By Muvija M and Shashwat Awasthi
(Reuters) - London's FTSE 100 dropped to a two-month low on its fourth day in the red on Tuesday, as U.S. President Donald Trump's nonchalance about reaching a trade deal with China spooked traders.
The blue-chip index (FTSE) slipped 1.8%, while the midcap FTSE 250 index's (FTMC) fall was limited to 1% on the back of a 15% surge in miner Centamin (L:CEY) after Canada's Endeavour Mining (TO:EDV) revealed a $1.9 billion buyout proposal.
Diversified miner Glencore (L:GLEN) was among steepest fallers on the main board, tumbling 4% as investors were unimpressed by an update on the company's priorities and expected output.

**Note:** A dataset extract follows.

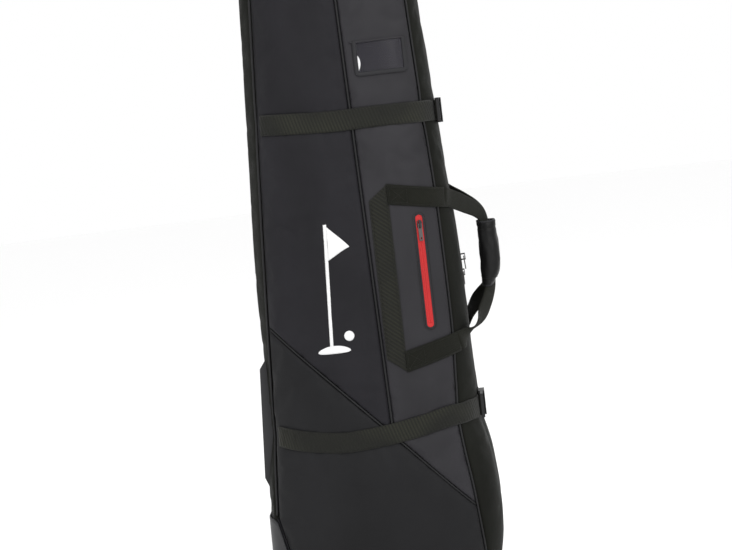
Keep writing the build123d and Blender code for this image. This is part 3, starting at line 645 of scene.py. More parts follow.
def padded_panel(name, ends, sides, shape, fabric, body, seed, crown=2.2, tuck=2.0, folds=1.5,
                 straps=True, pressure=4.0, puff=2.4, housings=False):
    """A padded panel between seams: tucked in at its edges, crowned, pressed in by the straps."""
    z, q = between(*ends, *sides, *shape)
    base = surf(z, q)
    n = normals(base)
    d = edge_distance(base)
    off = -tuck + (tuck + crown) * (1 - (1 - np.clip(d / EDGE_ROUND, 0, 1)) ** 2.4)
    inner = np.clip(d / 30, 0, 1)
    off = off + wrinkles(base, folds, seed) * inner
    pinned = (d < 3.0) | (slack(base) < 0.05)
    for path, size in ((UPPER_STRAP, 0.3), (LOWER_STRAP, 0.75)) if straps else ():
        dip = strap_dip(base, path, 1.0, 26)
        off = off - dip * (crown + 1.4) + gathers(base, path, size) * inner
        pinned |= dip > 0.6
    p = base + n * off[..., None]
    p = relax(name + "_cloth", p, n, pinned, pressure, puff)
    obj = slab(name, p, normals(p), 4.2, [fabric, LINING], body=body,
               skip=in_housing(base) if housings else None)
    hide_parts(name)


def lerp(a, b, t):
    return a + (b - a) * t


def grid(rows, cols):
    return np.meshgrid(np.linspace(0, 1, rows), np.linspace(0, 1, cols), indexing="ij")


def between(z_low, z_high, q_left, q_right, rows, cols):
    """A grid between two seams; its ends may be heights or functions of x that slope."""
    r, c = grid(rows, cols)

    def level(edge):
        if not callable(edge):
            return np.full_like(c, float(edge))
        z = np.full_like(c, 300.0)
        for _ in range(40):
            z = 0.5 * z + 0.5 * edge(surf(z, lerp(q_left(z), q_right(z), c))[..., 0])
        return z
    low, high = level(z_low), level(z_high)
    z = lerp(low, high, r)
    return z, lerp(q_left(z), q_right(z), c)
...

In a broad sell-off, every sector in the main index recorded losses after Trump said an agreement with Beijing might have to wait until after the U.S. presidential election in November 2020.
Asia-facing financial stocks, led by a 2.3% drop in HSBC (L:HSBA), and oil majors Shell (L:RDSa) and BP (L:BP) were among those hardest hit due to the trade jitters.
"This insouciance about the prospect of putting off any deal has completely upended market expectations that we were potentially millimetres away from a deal, and also flies in the face of the optimism that has seen markets rally strongly over the last few weeks," CMC analyst Michael Hewson said.
The mood had already started to sour this week as Washington's tariffs on steel and aluminium imports from key Latin American trading partners and Trump's threat to slap separate tariffs on France and the European Union rekindled fears of global trade tensions.
Reflecting that, the FTSE 100 is headed for its worst monthly performance since August despite being just days into the final month of the year.
On Tuesday, the bourse also underperformed its European counterparts, with its dollar-earners falling further due to a rise in sterling after a new poll showed the Conservative Party widening its lead before an election next week.
Among midcaps, Centamin shares marked their biggest one-day climb in four-and-a-half years even as the British firm rejected Endeavour's takeover approach.
"We believe the Endeavour all-share merger proposal for Centamin would provide the management and operational direction Centamin has lacked for the past two years," Peel Hunt analysts wrote.
In other news-driven moves, Cineworld (L:CINE) lost 4% after the cinema chain warned on its annual trading performance.